Print the full listing exactly.
□ □ □
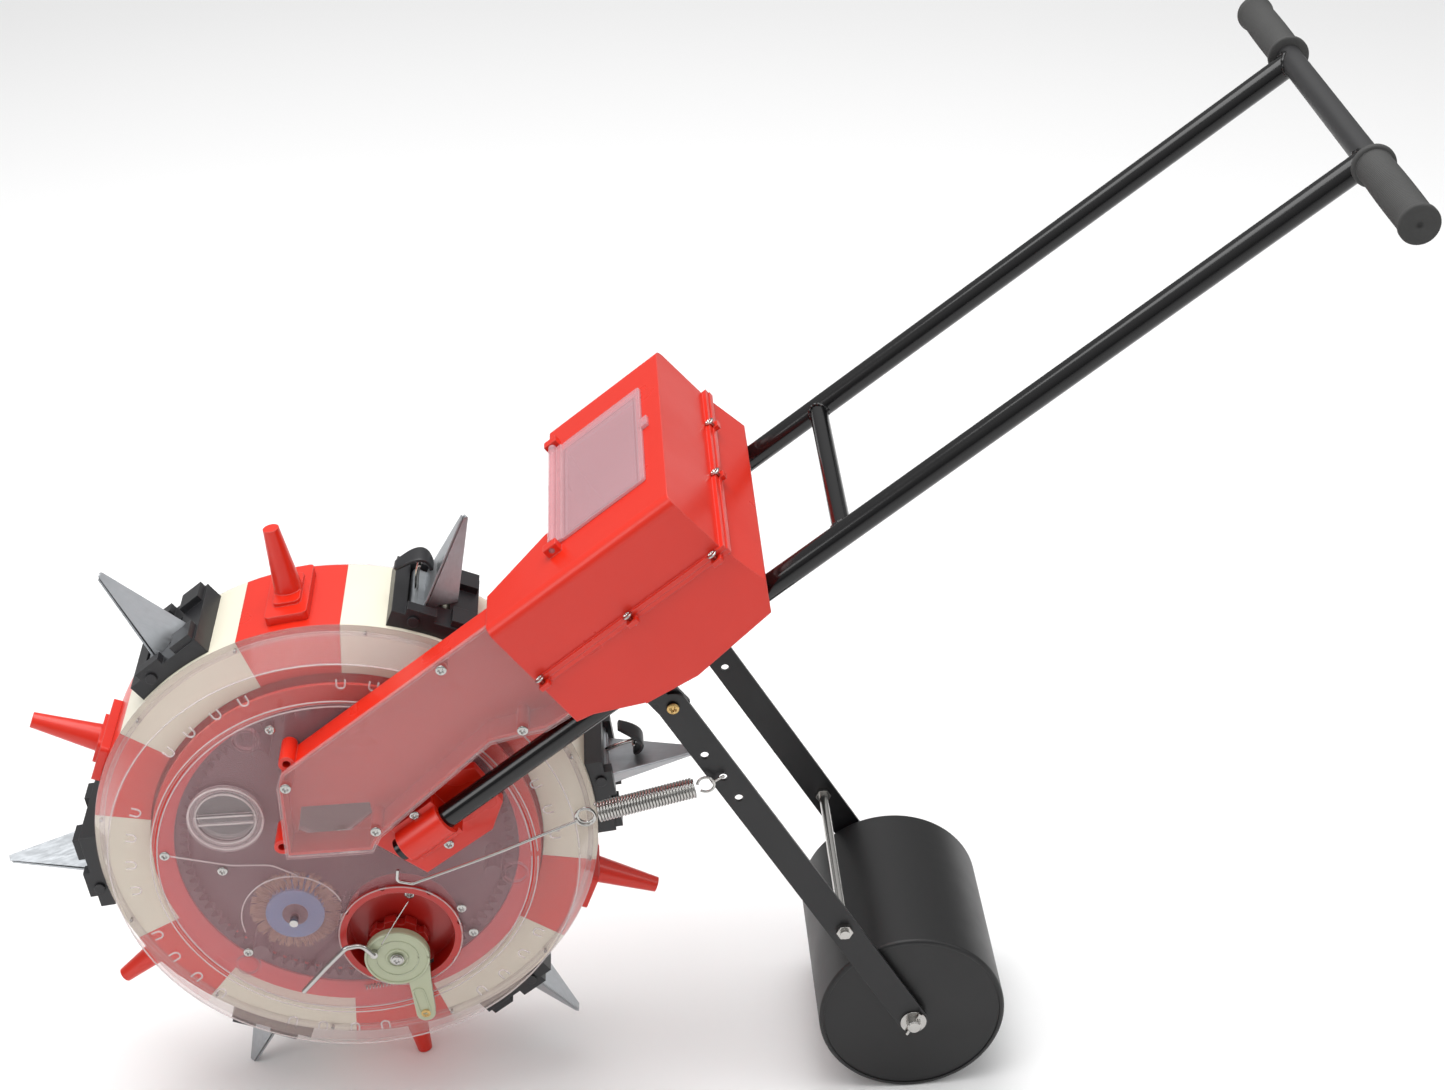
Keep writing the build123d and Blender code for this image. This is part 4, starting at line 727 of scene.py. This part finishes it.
def weld_bead(path, width=0.0016):
    """A fillet of weld: a tube along the joint line whose width ripples as the metal froze."""
    rings = wire(path, width, up_handle, 10)
    ripple = 1 + 0.16 * np.sin(np.arange(len(path)) * 1.3)[:, None, None]
    return path[:, None] + (rings - path[:, None]) * ripple


beads = []
lap = np.linspace(0, 2 * np.pi, 73)
for sign in (-1, 1):
    reach, rise = BRACE_R * np.cos(lap), BRACE_R * np.sin(lap)
    inset = TUBE_Y - np.sqrt(TUBE_R ** 2 - rise ** 2)
    beads.append(weld_bead(handle_point(BRACE_S + reach, TUBE_T + rise, sign * inset)))
    aside, rise = TUBE_R * np.cos(lap), TUBE_R * np.sin(lap) * 0.995
    meet = CROSSBAR_S - np.sqrt(TUBE_R ** 2 - rise ** 2)
    beads.append(weld_bead(handle_point(meet, TUBE_T + rise, sign * TUBE_Y + aside)))
welds = tubes_mesh("handle_welds", beads)
face_outwards(welds)
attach(welds, "frame")
paint(gloss_black, welds)

GRIP_START = 0.116
GRIP_STOP = 0.226
RIB_PITCH = 0.0022
RUBBER_START = 0.1205
RUBBER_STOP = 0.2225
ribbed = np.linspace(RUBBER_START, RUBBER_STOP, 320)
flare = 0.0012 * np.exp(-((ribbed - RUBBER_STOP) / 0.006) ** 2)
swell = 0.0005 * np.sin(np.pi * (ribbed - RUBBER_START) / 0.102)
ribs = 0.00014 * np.cos(2 * np.pi * ribbed / RIB_PITCH)
grip_profiles = [
    np.stack([ribbed, 0.0129 + flare + swell + ribs], -1),
    np.array([(GRIP_START, 0.0096), (GRIP_START, 0.0148), (0.1164, 0.0157), (0.1172, 0.0161),
              (0.1188, 0.0161), (0.1198, 0.0156), (RUBBER_START, 0.0146), (RUBBER_START, 0.0120)]),
    np.array([(0.2215, 0.0120), (0.2215, 0.0141), (0.2222, 0.0146), (0.2248, 0.0146), (0.2257, 0.0142),
              (GRIP_STOP, 0.0132), (GRIP_STOP, 0.0026), (0.2248, 0.0020), (0.2245, 0.0004)]),
]


def lathed(name, profiles, sign):
    """Closed shells turned about the crossbar: rings with each profile's radius at its distance
    from the machine's middle. The first shell has the first material and the rest the second."""
    around = np.linspace(0, 2 * np.pi, 64, endpoint=False)
    circle = np.cos(around)[:, None] * along_handle + np.sin(around)[:, None] * up_handle
    shells = [handle_point(CROSSBAR_S, TUBE_T, sign * along_bar)[:, None] + radius[:, None, None] * circle
              for along_bar, radius in (profile.T for profile in profiles)]
    piece = tubes_mesh(name, shells)
    first = (len(profiles[0]) - 1) * len(around) + 2
    later = np.arange(len(piece.data.polygons)) >= first
    piece.data.polygons.foreach_set("material_index", later.astype(int))
    face_outwards(piece)
    return piece


for sign, node in ((-1, "grip_near"), (1, "grip_far")):
    grip = lathed(node + "_turned", grip_profiles, sign)
    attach(grip, "frame")
    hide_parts(node)
    paint(grip_rubber, grip)
    grip.data.materials.append(black_nylon)


# ---- Hopper and chute ----------------------------------------------------------------------
# A red bin in two screwed halves on the handle tubes, a clear hinged lid, and a red chute with
# a clear cover down to the metering cup. Clamps hold the tubes' lower ends.

paint(red_plastic, "hopper_lower", "hopper_upper", "seed_chute", "tube_clamps")
paint(clear_cover, "chute_cover")
paint(clear_lid, "hopper_lid")
paint(fastener_steel, "hook_rod")


# ---- Press arms ----------------------------------------------------------------------------
# Flat black steel arms with a row of spare holes, on brass screws in black brackets, tied by a
# threaded strut and pulled down by a tension spring.

paint(black_nylon, "arm_brackets")
paint(satin_black, "press_arm_near", "press_arm_far")
screws_for("arm_screws", "frame", None, 0.0024, brass, head_scale=0.62)
paint(fastener_steel, "strut_rod", "roller_axle", "axle_washers_and_pins")


# ---- Press roller --------------------------------------------------------------------------
# A rolled steel drum with flat end discs, sprayed satin black, with faint rolling marks.

roller_black = coated_steel("satin_black_roller", (0.006, 0.006, 0.0065), 0.42, 0.0)
paint(roller_black, "roller_shell", "roller_ends")


# ---- Floor, light and camera ---------------------------------------------------------------
# A plain pale floor, soft studio light from above and the left, and the camera.

def floor_material():
    """Plain pale paper."""
    material, tree, shader = new_material("pale_floor")
    place = add_node(tree, "TexCoord").outputs["Object"]
    drift = add_node(tree, "TexNoise", None, {0: place, 2: 0.8, 3: 1.0}).outputs[0]
    colour = add_node(tree, "Mix", {"data_type": "RGBA"}, {0: drift,
                      6: (0.93, 0.93, 0.93, 1), 7: (0.90, 0.90, 0.90, 1)}).outputs[2]
    tree.links.new(colour, shader.inputs["Base Color"])
    shader.inputs["Roughness"].default_value = 0.9
    return material


half = 12.0
floor_mesh = bpy.data.meshes.new("floor")
corners = [(-half, -half, 0), (half, -half, 0), (half, half, 0), (-half, half, 0)]
floor_mesh.from_pydata(corners, [], [(0, 1, 2, 3)])
floor = bpy.data.objects.new("floor", floor_mesh)
bpy.context.scene.collection.objects.link(floor)
floor_mesh.materials.append(floor_material())

world = bpy.data.worlds.new("studio")
bpy.context.scene.world = world
world.use_nodes = True
sky_way = add_node(world.node_tree, "TexCoord").outputs["Generated"]
sky_height = add_node(world.node_tree, "SeparateXYZ", None, {0: sky_way}).outputs["Z"]
sky_level = add_node(world.node_tree, "MapRange", None,
                     {0: sky_height, 1: -0.1, 2: 0.9, 3: 0.10, 4: 0.85}).outputs[0]
world.node_tree.links.new(sky_level, world.node_tree.nodes["Background"].inputs["Strength"])
world.node_tree.nodes["Background"].inputs["Color"].default_value = (1, 1, 1, 1)

middle = (Vector(cad_box[0]) + Vector(cad_box[1])) / 2


def soft_box(name, offset, size, power):
    """A square area light that looks at the middle of the object."""
    lamp = bpy.data.lights.new(name, "AREA")
    lamp.size = size
    lamp.energy = power
    light = bpy.data.objects.new(name, lamp)
    light.location = middle + Vector(offset)
    light.rotation_euler = (-Vector(offset)).to_track_quat("-Z", "Y").to_euler()
    bpy.context.scene.collection.objects.link(light)


soft_box("overhead_box", (-0.3, 0.3, 2.6), 2.6, 78)
soft_box("left_box", (-2.4, -1.4, 1.3), 1.2, 14)
soft_box("right_box", (2.4, -1.0, 1.5), 0.9, 10)

right = Vector((0.99778, -0.05627, -0.03565))
down = Vector((-0.05881, -0.49313, -0.86797))
ahead = Vector((0.03126, 0.86814, -0.49534))
lens = bpy.data.cameras.new("camera")
lens.lens = 62.4
lens.sensor_width = 36.0
camera = bpy.data.objects.new("camera", lens)
turn = Matrix((right, -down, -ahead)).transposed()
camera.matrix_world = Matrix.Translation(Vector(axle) + Vector((0.2565, -1.7338, 1.2181))) @ turn.to_4x4()
bpy.context.scene.collection.objects.link(camera)
bpy.context.scene.camera = camera
bpy.context.scene.view_settings.view_transform = "Standard"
□ □ □
Response to this exercise -
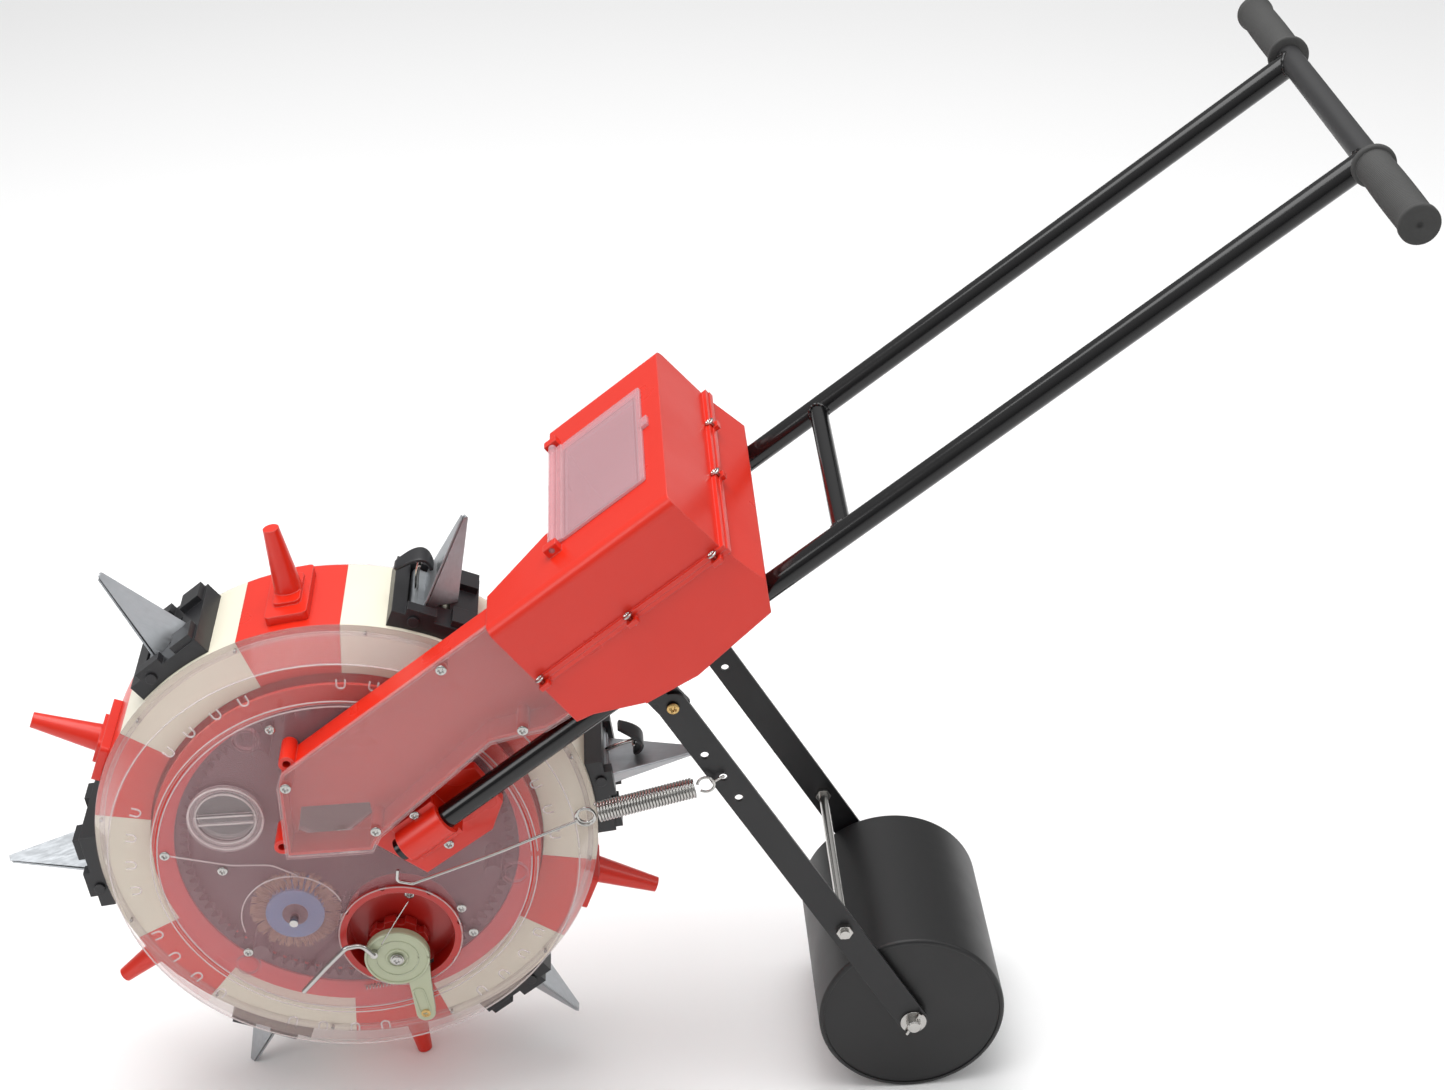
Keep writing the build123d and Blender code for this image. This is part 4, starting at line 727 of scene.py. This part finishes it.
def weld_bead(path, width=0.0016):
    """A fillet of weld: a tube along the joint line whose width ripples as the metal froze."""
    rings = wire(path, width, up_handle, 10)
    ripple = 1 + 0.16 * np.sin(np.arange(len(path)) * 1.3)[:, None, None]
    return path[:, None] + (rings - path[:, None]) * ripple


beads = []
lap = np.linspace(0, 2 * np.pi, 73)
for sign in (-1, 1):
    reach, rise = BRACE_R * np.cos(lap), BRACE_R * np.sin(lap)
    inset = TUBE_Y - np.sqrt(TUBE_R ** 2 - rise ** 2)
    beads.append(weld_bead(handle_point(BRACE_S + reach, TUBE_T + rise, sign * inset)))
    aside, rise = TUBE_R * np.cos(lap), TUBE_R * np.sin(lap) * 0.995
    meet = CROSSBAR_S - np.sqrt(TUBE_R ** 2 - rise ** 2)
    beads.append(weld_bead(handle_point(meet, TUBE_T + rise, sign * TUBE_Y + aside)))
welds = tubes_mesh("handle_welds", beads)
face_outwards(welds)
attach(welds, "frame")
paint(gloss_black, welds)

GRIP_START = 0.116
GRIP_STOP = 0.226
RIB_PITCH = 0.0022
RUBBER_START = 0.1205
RUBBER_STOP = 0.2225
ribbed = np.linspace(RUBBER_START, RUBBER_STOP, 320)
flare = 0.0012 * np.exp(-((ribbed - RUBBER_STOP) / 0.006) ** 2)
swell = 0.0005 * np.sin(np.pi * (ribbed - RUBBER_START) / 0.102)
ribs = 0.00014 * np.cos(2 * np.pi * ribbed / RIB_PITCH)
grip_profiles = [
    np.stack([ribbed, 0.0129 + flare + swell + ribs], -1),
    np.array([(GRIP_START, 0.0096), (GRIP_START, 0.0148), (0.1164, 0.0157), (0.1172, 0.0161),
              (0.1188, 0.0161), (0.1198, 0.0156), (RUBBER_START, 0.0146), (RUBBER_START, 0.0120)]),
    np.array([(0.2215, 0.0120), (0.2215, 0.0141), (0.2222, 0.0146), (0.2248, 0.0146), (0.2257, 0.0142),
              (GRIP_STOP, 0.0132), (GRIP_STOP, 0.0026), (0.2248, 0.0020), (0.2245, 0.0004)]),
]


def lathed(name, profiles, sign):
    """Closed shells turned about the crossbar: rings with each profile's radius at its distance
    from the machine's middle. The first shell has the first material and the rest the second."""
    around = np.linspace(0, 2 * np.pi, 64, endpoint=False)
    circle = np.cos(around)[:, None] * along_handle + np.sin(around)[:, None] * up_handle
    shells = [handle_point(CROSSBAR_S, TUBE_T, sign * along_bar)[:, None] + radius[:, None, None] * circle
              for along_bar, radius in (profile.T for profile in profiles)]
    piece = tubes_mesh(name, shells)
    first = (len(profiles[0]) - 1) * len(around) + 2
    later = np.arange(len(piece.data.polygons)) >= first
    piece.data.polygons.foreach_set("material_index", later.astype(int))
    face_outwards(piece)
    return piece


for sign, node in ((-1, "grip_near"), (1, "grip_far")):
    grip = lathed(node + "_turned", grip_profiles, sign)
    attach(grip, "frame")
    hide_parts(node)
    paint(grip_rubber, grip)
    grip.data.materials.append(black_nylon)


# ---- Hopper and chute ----------------------------------------------------------------------
# A red bin in two screwed halves on the handle tubes, a clear hinged lid, and a red chute with
# a clear cover down to the metering cup. Clamps hold the tubes' lower ends.

paint(red_plastic, "hopper_lower", "hopper_upper", "seed_chute", "tube_clamps")
paint(clear_cover, "chute_cover")
paint(clear_lid, "hopper_lid")
paint(fastener_steel, "hook_rod")


# ---- Press arms ----------------------------------------------------------------------------
# Flat black steel arms with a row of spare holes, on brass screws in black brackets, tied by a
# threaded strut and pulled down by a tension spring.

paint(black_nylon, "arm_brackets")
paint(satin_black, "press_arm_near", "press_arm_far")
screws_for("arm_screws", "frame", None, 0.0024, brass, head_scale=0.62)
paint(fastener_steel, "strut_rod", "roller_axle", "axle_washers_and_pins")


# ---- Press roller --------------------------------------------------------------------------
# A rolled steel drum with flat end discs, sprayed satin black, with faint rolling marks.

roller_black = coated_steel("satin_black_roller", (0.006, 0.006, 0.0065), 0.42, 0.0)
paint(roller_black, "roller_shell", "roller_ends")


# ---- Floor, light and camera ---------------------------------------------------------------
# A plain pale floor, soft studio light from above and the left, and the camera.

def floor_material():
    """Plain pale paper."""
    material, tree, shader = new_material("pale_floor")
    place = add_node(tree, "TexCoord").outputs["Object"]
    drift = add_node(tree, "TexNoise", None, {0: place, 2: 0.8, 3: 1.0}).outputs[0]
    colour = add_node(tree, "Mix", {"data_type": "RGBA"}, {0: drift,
                      6: (0.93, 0.93, 0.93, 1), 7: (0.90, 0.90, 0.90, 1)}).outputs[2]
    tree.links.new(colour, shader.inputs["Base Color"])
    shader.inputs["Roughness"].default_value = 0.9
    return material


half = 12.0
floor_mesh = bpy.data.meshes.new("floor")
corners = [(-half, -half, 0), (half, -half, 0), (half, half, 0), (-half, half, 0)]
floor_mesh.from_pydata(corners, [], [(0, 1, 2, 3)])
floor = bpy.data.objects.new("floor", floor_mesh)
bpy.context.scene.collection.objects.link(floor)
floor_mesh.materials.append(floor_material())

world = bpy.data.worlds.new("studio")
bpy.context.scene.world = world
world.use_nodes = True
sky_way = add_node(world.node_tree, "TexCoord").outputs["Generated"]
sky_height = add_node(world.node_tree, "SeparateXYZ", None, {0: sky_way}).outputs["Z"]
sky_level = add_node(world.node_tree, "MapRange", None,
                     {0: sky_height, 1: -0.1, 2: 0.9, 3: 0.10, 4: 0.85}).outputs[0]
world.node_tree.links.new(sky_level, world.node_tree.nodes["Background"].inputs["Strength"])
world.node_tree.nodes["Background"].inputs["Color"].default_value = (1, 1, 1, 1)

middle = (Vector(cad_box[0]) + Vector(cad_box[1])) / 2


def soft_box(name, offset, size, power):
    """A square area light that looks at the middle of the object."""
    lamp = bpy.data.lights.new(name, "AREA")
    lamp.size = size
    lamp.energy = power
    light = bpy.data.objects.new(name, lamp)
    light.location = middle + Vector(offset)
    light.rotation_euler = (-Vector(offset)).to_track_quat("-Z", "Y").to_euler()
    bpy.context.scene.collection.objects.link(light)


soft_box("overhead_box", (-0.3, 0.3, 2.6), 2.6, 78)
soft_box("left_box", (-2.4, -1.4, 1.3), 1.2, 14)
soft_box("right_box", (2.4, -1.0, 1.5), 0.9, 10)

right = Vector((0.99778, -0.05627, -0.03565))
down = Vector((-0.05881, -0.49313, -0.86797))
ahead = Vector((0.03126, 0.86814, -0.49534))
lens = bpy.data.cameras.new("camera")
lens.lens = 62.4
lens.sensor_width = 36.0
camera = bpy.data.objects.new("camera", lens)
turn = Matrix((right, -down, -ahead)).transposed()
camera.matrix_world = Matrix.Translation(Vector(axle) + Vector((0.2565, -1.7338, 1.2181))) @ turn.to_4x4()
bpy.context.scene.collection.objects.link(camera)
bpy.context.scene.camera = camera
bpy.context.scene.view_settings.view_transform = "Standard"